* _TASK_
Every line from the one with "splitter.add(placed(plugPieces, PLUG));" to the one with "cad_parts[member].parent = rigid_bodies[body]", including those two, is to be copied exactly; all other lines of the entries below are left out.

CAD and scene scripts
┏━━

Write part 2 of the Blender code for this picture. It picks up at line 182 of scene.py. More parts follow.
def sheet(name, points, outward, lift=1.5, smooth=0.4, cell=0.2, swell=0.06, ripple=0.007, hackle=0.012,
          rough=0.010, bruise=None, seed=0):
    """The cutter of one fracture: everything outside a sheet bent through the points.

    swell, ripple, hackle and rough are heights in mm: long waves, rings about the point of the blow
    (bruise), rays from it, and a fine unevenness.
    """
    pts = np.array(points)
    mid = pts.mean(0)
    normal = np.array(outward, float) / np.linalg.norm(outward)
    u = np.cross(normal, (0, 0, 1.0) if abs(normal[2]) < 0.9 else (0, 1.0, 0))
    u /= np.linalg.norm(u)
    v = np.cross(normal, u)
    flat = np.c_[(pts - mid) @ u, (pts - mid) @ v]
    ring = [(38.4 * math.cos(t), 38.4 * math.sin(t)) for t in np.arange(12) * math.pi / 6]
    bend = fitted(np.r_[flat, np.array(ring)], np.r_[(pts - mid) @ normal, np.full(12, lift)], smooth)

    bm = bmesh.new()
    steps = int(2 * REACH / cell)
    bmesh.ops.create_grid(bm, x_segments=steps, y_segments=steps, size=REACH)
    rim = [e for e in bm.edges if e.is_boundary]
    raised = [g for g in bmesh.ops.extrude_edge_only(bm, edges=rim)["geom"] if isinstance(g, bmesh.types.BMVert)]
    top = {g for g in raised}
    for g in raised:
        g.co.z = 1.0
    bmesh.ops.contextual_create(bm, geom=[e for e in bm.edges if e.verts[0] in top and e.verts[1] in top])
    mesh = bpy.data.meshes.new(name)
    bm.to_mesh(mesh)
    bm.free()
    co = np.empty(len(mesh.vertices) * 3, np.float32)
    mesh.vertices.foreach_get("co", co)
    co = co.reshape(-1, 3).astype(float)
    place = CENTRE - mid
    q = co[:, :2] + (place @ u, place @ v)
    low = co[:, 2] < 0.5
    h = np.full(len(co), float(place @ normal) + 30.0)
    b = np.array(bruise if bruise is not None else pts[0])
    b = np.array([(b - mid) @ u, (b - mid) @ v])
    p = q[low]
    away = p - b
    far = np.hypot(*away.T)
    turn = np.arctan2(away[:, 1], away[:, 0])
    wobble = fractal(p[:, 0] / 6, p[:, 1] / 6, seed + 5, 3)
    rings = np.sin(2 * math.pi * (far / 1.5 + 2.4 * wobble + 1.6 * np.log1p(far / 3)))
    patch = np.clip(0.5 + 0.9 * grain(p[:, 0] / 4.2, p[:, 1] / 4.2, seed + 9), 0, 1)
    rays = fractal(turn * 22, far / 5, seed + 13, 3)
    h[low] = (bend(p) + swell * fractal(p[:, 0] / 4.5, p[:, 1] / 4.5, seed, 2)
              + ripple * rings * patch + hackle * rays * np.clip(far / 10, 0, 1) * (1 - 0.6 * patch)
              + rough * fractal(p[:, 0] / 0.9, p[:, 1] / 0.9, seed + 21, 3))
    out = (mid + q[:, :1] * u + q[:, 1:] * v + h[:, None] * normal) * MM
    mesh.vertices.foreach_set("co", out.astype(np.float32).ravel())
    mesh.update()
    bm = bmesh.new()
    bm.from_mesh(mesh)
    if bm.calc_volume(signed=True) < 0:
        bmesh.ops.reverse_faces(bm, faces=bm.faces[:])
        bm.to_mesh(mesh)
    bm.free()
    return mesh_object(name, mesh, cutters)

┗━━
┏━━

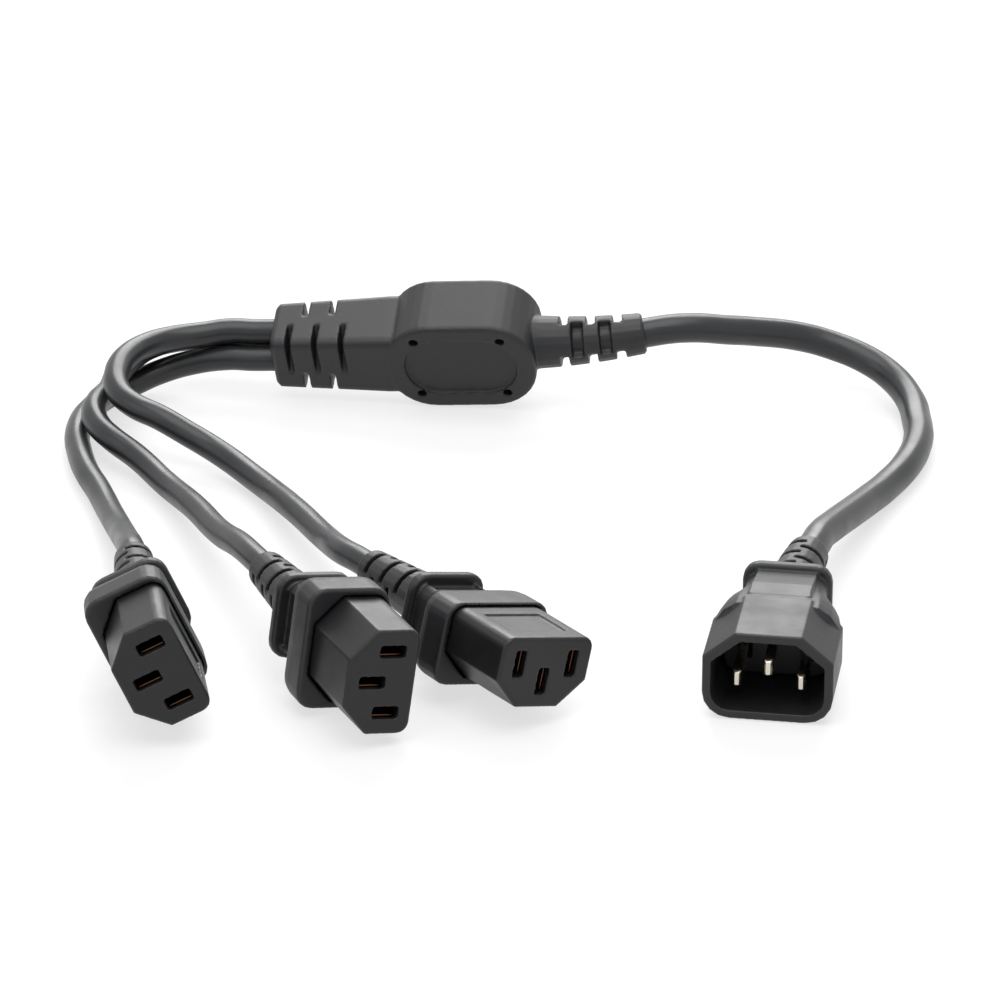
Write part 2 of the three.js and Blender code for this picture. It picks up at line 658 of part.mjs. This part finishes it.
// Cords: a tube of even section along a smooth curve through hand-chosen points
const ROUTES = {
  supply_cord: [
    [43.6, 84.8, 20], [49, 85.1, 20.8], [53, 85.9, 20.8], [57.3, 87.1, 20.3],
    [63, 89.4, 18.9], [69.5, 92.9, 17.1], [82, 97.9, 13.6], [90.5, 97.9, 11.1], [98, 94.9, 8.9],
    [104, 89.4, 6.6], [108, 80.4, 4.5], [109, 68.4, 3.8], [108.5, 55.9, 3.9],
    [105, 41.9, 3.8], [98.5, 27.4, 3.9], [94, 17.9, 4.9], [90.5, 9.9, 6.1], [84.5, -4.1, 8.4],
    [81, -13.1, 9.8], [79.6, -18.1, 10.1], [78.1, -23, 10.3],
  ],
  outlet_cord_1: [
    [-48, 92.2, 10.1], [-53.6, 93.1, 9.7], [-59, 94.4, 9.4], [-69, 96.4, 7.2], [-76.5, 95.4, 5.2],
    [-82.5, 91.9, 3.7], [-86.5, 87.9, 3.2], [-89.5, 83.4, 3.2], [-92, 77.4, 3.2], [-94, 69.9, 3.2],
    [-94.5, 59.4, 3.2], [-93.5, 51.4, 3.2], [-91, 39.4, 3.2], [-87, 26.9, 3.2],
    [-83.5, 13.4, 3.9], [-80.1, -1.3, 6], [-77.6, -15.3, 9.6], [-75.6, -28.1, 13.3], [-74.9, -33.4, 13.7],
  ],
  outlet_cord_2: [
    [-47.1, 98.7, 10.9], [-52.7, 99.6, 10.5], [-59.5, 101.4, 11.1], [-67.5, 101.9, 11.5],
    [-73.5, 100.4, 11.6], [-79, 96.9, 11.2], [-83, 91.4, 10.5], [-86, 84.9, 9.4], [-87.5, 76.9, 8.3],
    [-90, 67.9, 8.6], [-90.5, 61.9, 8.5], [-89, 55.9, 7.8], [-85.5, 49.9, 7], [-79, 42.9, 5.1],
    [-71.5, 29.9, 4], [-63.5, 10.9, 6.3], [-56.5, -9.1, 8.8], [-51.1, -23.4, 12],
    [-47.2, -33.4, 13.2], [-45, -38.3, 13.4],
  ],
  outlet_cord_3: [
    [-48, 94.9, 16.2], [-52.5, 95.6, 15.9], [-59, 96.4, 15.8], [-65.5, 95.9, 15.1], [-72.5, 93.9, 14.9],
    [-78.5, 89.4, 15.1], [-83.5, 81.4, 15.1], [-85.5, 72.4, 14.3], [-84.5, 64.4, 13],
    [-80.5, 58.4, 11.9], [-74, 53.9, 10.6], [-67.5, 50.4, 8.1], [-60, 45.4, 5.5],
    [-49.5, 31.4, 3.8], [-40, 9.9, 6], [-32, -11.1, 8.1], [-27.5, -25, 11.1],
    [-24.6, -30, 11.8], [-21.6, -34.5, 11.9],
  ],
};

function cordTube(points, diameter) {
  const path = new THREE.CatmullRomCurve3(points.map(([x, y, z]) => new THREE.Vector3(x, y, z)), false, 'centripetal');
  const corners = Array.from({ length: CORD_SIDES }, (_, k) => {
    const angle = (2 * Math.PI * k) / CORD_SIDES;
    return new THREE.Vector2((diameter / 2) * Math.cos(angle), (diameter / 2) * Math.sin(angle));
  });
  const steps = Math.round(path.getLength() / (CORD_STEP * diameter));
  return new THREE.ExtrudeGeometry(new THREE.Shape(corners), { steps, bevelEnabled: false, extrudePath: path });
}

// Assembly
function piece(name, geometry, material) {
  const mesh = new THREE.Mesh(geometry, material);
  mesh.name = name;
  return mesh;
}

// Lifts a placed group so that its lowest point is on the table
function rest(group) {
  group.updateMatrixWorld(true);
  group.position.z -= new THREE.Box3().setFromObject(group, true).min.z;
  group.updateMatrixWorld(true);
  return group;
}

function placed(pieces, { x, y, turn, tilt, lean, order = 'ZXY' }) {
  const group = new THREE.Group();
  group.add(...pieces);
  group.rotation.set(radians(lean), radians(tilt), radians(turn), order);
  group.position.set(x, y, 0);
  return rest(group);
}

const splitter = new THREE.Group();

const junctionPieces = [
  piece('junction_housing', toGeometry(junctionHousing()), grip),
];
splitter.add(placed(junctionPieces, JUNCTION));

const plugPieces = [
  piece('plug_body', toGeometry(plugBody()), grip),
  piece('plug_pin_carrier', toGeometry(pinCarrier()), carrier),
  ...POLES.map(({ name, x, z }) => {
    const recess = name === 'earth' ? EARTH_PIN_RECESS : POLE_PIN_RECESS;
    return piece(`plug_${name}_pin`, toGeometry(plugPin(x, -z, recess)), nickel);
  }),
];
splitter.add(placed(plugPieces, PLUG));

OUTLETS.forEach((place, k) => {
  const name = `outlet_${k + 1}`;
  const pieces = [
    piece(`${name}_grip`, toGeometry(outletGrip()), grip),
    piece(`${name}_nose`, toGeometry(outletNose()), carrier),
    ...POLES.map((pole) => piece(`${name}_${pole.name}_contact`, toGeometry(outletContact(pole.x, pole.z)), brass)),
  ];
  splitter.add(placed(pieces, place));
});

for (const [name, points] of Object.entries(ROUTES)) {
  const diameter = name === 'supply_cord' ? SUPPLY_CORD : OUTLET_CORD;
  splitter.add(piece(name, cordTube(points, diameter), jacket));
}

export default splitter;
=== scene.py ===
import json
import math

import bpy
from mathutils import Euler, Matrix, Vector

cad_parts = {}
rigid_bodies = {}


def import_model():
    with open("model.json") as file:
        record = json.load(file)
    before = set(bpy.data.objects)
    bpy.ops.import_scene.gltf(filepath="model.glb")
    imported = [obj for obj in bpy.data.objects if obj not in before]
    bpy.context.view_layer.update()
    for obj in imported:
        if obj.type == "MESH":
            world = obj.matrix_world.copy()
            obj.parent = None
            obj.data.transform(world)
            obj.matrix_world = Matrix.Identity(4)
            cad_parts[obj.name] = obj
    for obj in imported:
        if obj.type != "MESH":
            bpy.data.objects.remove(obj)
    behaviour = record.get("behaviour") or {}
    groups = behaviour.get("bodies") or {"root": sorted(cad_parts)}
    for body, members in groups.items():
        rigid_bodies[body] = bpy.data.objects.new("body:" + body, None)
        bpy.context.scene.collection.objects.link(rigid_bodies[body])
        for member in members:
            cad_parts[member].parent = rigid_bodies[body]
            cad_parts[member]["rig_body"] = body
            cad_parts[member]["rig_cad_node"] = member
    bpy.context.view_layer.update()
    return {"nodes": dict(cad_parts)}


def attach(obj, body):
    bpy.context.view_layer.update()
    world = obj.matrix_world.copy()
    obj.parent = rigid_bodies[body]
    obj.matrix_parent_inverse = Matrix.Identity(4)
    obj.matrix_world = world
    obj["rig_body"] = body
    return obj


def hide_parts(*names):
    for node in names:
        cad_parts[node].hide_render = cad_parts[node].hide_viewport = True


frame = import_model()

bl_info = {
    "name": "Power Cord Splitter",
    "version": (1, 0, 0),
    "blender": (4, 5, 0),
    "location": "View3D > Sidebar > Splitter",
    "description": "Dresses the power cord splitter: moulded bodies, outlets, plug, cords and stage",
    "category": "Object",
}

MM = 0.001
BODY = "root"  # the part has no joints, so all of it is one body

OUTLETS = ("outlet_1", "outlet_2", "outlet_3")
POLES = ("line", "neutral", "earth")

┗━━
┏━━

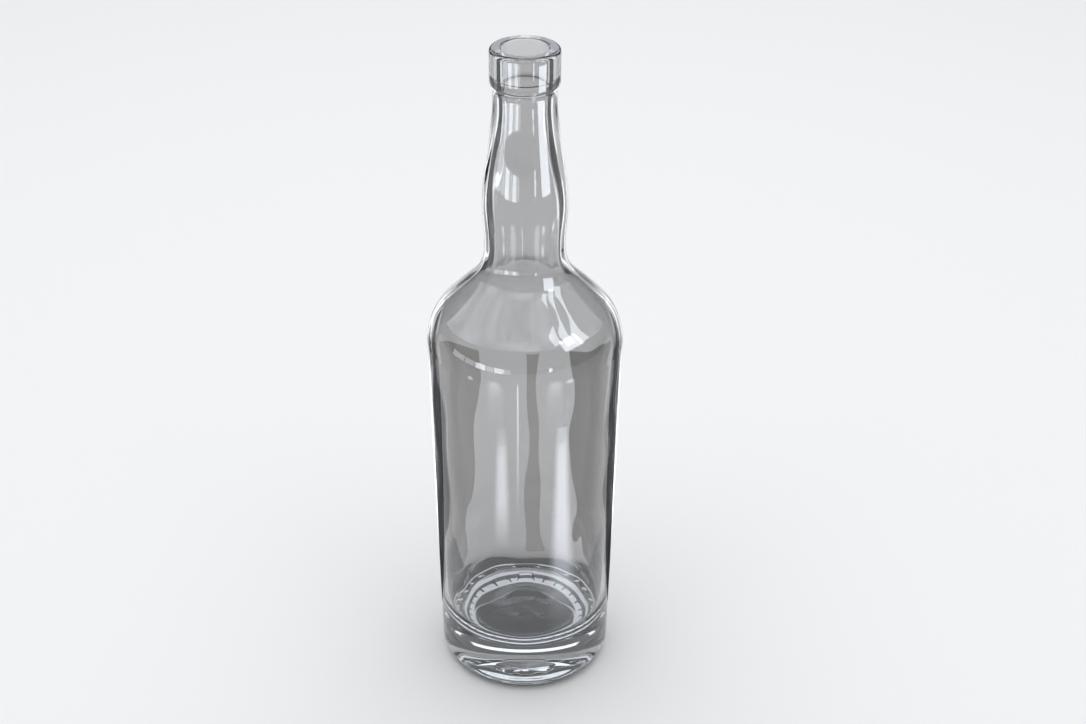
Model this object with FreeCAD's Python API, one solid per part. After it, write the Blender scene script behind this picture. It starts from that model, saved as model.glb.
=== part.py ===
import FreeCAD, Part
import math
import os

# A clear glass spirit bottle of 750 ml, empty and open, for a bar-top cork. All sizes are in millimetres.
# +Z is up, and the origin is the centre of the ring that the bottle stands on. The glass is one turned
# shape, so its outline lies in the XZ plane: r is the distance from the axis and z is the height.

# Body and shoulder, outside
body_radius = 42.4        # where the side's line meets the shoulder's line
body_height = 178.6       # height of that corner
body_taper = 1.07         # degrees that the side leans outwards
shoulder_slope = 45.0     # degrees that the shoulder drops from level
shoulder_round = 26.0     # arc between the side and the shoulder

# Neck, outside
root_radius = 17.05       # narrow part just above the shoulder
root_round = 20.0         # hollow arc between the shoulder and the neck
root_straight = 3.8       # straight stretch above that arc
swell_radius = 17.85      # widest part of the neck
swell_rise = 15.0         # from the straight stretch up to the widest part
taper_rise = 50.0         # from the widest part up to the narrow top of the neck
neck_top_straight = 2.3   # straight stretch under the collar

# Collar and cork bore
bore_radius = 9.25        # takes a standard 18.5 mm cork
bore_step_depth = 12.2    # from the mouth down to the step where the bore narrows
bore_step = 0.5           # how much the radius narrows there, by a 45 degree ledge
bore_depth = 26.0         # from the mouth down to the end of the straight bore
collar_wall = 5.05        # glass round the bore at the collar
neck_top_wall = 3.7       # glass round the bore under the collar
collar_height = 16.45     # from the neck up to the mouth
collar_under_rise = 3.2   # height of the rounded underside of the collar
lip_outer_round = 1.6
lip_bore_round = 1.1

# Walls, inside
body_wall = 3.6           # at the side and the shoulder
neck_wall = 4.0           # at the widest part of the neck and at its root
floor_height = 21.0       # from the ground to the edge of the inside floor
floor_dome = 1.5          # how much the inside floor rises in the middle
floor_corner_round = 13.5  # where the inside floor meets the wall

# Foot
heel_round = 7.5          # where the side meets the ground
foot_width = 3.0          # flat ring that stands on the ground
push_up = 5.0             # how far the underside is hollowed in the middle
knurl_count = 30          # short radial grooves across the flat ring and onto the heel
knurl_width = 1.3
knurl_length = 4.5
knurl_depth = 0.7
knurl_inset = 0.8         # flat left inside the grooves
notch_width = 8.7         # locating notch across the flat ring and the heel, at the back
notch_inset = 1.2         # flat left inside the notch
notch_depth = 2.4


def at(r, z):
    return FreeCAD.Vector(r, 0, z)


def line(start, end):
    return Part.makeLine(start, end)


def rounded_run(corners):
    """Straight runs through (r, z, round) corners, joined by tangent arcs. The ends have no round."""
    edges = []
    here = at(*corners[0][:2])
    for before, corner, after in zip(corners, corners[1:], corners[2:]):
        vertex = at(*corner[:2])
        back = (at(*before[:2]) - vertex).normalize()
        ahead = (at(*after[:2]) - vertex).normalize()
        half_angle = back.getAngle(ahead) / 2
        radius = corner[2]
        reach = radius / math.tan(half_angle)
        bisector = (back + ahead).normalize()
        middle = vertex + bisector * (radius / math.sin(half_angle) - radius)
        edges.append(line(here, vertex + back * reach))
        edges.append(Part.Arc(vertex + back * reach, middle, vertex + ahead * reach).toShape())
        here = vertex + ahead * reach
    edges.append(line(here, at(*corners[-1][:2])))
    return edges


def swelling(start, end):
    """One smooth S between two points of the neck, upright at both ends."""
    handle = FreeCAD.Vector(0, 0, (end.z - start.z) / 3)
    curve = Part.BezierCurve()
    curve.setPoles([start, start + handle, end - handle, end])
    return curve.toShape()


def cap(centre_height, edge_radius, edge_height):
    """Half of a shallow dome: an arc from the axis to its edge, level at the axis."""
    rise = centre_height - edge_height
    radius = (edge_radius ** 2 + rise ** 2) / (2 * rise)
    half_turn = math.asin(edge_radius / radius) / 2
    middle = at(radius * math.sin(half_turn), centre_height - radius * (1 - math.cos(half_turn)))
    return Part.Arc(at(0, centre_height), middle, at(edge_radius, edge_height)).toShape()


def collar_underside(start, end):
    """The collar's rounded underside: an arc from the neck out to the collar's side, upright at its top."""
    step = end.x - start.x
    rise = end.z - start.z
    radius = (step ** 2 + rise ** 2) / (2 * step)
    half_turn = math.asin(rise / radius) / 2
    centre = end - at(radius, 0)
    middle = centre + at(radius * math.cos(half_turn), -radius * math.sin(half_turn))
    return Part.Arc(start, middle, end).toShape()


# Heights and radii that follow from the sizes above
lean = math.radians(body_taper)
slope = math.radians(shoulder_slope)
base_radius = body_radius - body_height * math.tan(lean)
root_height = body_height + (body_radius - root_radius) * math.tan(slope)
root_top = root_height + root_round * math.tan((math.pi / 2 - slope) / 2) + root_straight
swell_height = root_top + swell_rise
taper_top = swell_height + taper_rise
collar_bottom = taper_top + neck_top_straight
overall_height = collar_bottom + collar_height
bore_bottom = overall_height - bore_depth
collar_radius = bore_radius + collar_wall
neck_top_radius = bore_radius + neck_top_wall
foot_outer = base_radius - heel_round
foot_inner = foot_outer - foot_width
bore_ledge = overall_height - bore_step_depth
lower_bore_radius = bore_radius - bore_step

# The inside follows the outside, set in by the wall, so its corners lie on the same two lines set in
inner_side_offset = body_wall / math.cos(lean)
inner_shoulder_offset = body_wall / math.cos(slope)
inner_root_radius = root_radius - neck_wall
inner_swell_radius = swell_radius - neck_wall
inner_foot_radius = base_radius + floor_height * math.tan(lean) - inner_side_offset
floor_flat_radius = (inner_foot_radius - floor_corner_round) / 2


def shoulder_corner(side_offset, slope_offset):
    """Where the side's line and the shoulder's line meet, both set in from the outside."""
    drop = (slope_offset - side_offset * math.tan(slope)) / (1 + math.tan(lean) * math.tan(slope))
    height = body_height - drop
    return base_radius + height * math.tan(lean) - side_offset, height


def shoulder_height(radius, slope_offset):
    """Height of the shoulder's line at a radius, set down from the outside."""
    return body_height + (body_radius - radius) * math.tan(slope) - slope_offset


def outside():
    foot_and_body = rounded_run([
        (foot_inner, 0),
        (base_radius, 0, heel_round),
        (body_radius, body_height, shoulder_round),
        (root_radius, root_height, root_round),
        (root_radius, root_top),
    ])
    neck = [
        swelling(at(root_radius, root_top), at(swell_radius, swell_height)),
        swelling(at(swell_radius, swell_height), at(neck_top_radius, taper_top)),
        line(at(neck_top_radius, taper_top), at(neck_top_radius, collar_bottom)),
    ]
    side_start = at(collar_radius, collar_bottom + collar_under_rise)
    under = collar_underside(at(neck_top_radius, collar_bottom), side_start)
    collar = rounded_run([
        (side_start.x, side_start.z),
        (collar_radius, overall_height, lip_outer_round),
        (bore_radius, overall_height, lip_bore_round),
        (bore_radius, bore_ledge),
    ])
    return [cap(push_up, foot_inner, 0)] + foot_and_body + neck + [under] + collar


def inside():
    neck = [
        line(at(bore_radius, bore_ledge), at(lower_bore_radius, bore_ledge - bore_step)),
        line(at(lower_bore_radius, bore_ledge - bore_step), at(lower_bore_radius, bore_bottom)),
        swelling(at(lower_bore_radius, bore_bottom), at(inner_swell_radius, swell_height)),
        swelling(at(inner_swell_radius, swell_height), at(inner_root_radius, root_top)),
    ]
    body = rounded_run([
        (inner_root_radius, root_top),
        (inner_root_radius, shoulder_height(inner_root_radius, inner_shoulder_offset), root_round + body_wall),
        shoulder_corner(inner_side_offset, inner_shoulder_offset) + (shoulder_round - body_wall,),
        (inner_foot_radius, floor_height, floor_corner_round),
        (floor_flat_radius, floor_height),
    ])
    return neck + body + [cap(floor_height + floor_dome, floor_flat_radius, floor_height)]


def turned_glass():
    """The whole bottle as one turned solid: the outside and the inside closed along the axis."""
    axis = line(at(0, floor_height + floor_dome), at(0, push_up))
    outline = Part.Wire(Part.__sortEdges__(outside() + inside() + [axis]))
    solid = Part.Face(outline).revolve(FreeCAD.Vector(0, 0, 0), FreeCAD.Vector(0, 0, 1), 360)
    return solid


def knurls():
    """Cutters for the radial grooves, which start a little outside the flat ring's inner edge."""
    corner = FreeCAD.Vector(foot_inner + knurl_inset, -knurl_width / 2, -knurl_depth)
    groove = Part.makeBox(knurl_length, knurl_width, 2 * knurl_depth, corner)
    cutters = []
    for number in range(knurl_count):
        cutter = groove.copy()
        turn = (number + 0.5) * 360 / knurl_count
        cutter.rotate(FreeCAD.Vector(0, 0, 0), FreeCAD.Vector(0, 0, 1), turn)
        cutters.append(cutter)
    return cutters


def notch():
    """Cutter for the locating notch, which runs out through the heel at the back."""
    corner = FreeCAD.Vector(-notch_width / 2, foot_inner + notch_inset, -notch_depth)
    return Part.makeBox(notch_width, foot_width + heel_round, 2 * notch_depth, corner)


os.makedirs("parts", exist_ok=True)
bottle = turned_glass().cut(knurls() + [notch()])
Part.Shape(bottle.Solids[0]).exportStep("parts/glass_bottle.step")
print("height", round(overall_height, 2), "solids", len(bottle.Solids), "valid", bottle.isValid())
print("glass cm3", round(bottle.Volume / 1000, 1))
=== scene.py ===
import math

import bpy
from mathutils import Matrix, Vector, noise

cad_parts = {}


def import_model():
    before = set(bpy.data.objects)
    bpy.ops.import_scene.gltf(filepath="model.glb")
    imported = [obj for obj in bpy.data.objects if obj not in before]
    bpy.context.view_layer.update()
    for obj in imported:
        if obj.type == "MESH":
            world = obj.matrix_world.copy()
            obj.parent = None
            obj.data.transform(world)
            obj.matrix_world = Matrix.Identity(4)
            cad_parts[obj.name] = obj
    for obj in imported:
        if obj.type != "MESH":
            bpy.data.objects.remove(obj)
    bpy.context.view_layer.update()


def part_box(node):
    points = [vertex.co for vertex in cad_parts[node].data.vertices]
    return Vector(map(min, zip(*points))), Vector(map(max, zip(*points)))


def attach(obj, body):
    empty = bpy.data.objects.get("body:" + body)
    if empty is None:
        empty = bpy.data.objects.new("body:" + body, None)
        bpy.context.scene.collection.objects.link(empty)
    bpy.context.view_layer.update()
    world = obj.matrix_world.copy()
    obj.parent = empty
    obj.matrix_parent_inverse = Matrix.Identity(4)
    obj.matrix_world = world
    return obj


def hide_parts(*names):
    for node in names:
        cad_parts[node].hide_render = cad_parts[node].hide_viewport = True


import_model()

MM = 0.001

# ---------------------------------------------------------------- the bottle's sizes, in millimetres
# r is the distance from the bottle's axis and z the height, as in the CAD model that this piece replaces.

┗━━

* _OUTPUT FOR THIS EXERCISE_
splitter.add(placed(plugPieces, PLUG));

OUTLETS.forEach((place, k) => {
  const name = `outlet_${k + 1}`;
  const pieces = [
    piece(`${name}_grip`, toGeometry(outletGrip()), grip),
    piece(`${name}_nose`, toGeometry(outletNose()), carrier),
    ...POLES.map((pole) => piece(`${name}_${pole.name}_contact`, toGeometry(outletContact(pole.x, pole.z)), brass)),
  ];
  splitter.add(placed(pieces, place));
});

for (const [name, points] of Object.entries(ROUTES)) {
  const diameter = name === 'supply_cord' ? SUPPLY_CORD : OUTLET_CORD;
  splitter.add(piece(name, cordTube(points, diameter), jacket));
}

export default splitter;
=== scene.py ===
import json
import math

import bpy
from mathutils import Euler, Matrix, Vector

cad_parts = {}
rigid_bodies = {}


def import_model():
    with open("model.json") as file:
        record = json.load(file)
    before = set(bpy.data.objects)
    bpy.ops.import_scene.gltf(filepath="model.glb")
    imported = [obj for obj in bpy.data.objects if obj not in before]
    bpy.context.view_layer.update()
    for obj in imported:
        if obj.type == "MESH":
            world = obj.matrix_world.copy()
            obj.parent = None
            obj.data.transform(world)
            obj.matrix_world = Matrix.Identity(4)
            cad_parts[obj.name] = obj
    for obj in imported:
        if obj.type != "MESH":
            bpy.data.objects.remove(obj)
    behaviour = record.get("behaviour") or {}
    groups = behaviour.get("bodies") or {"root": sorted(cad_parts)}
    for body, members in groups.items():
        rigid_bodies[body] = bpy.data.objects.new("body:" + body, None)
        bpy.context.scene.collection.objects.link(rigid_bodies[body])
        for member in members:
            cad_parts[member].parent = rigid_bodies[body]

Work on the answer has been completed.